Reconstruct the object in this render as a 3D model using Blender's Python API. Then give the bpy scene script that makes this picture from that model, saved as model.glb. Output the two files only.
######
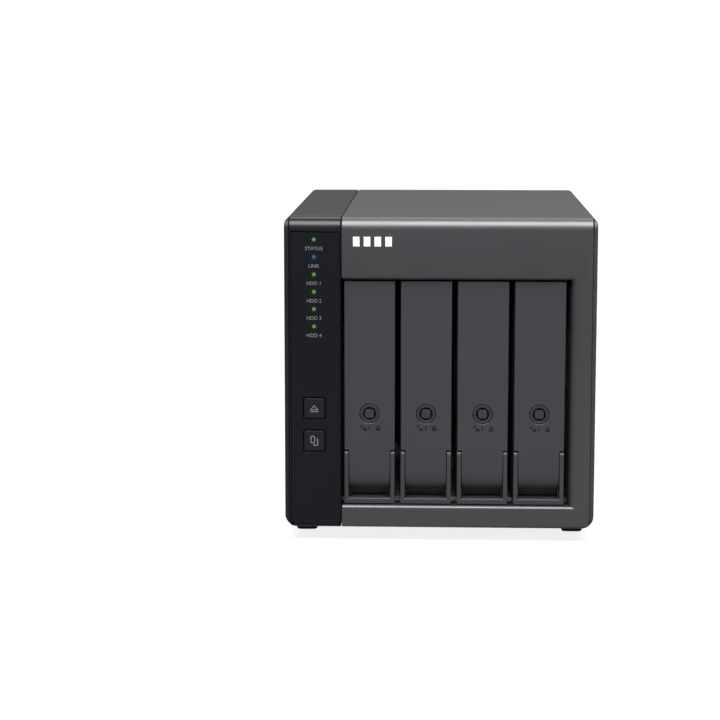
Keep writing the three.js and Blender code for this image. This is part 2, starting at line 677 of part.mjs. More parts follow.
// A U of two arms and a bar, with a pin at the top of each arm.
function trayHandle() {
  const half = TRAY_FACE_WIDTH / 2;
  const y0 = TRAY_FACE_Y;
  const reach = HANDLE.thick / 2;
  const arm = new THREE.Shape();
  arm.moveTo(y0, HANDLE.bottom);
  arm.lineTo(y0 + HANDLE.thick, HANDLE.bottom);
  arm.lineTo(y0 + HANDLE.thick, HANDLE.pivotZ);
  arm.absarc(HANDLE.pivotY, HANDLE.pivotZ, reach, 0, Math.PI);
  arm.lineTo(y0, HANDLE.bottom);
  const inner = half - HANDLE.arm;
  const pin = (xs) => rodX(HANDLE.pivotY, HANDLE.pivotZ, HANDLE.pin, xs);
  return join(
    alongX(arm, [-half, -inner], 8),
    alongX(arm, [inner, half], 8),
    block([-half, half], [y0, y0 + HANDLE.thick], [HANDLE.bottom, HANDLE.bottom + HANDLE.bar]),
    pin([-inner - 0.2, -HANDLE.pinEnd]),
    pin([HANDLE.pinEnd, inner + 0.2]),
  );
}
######
Written task –
Copy each line from the records above that includes the string "Blender".

Solution to this exercise –
Reconstruct the object in this render as a 3D model using Blender's Python API. Then give the bpy scene script that makes this picture from that model, saved as model.glb. Output the two files only.
Keep writing the three.js and Blender code for this image. This is part 2, starting at line 677 of part.mjs. More parts follow.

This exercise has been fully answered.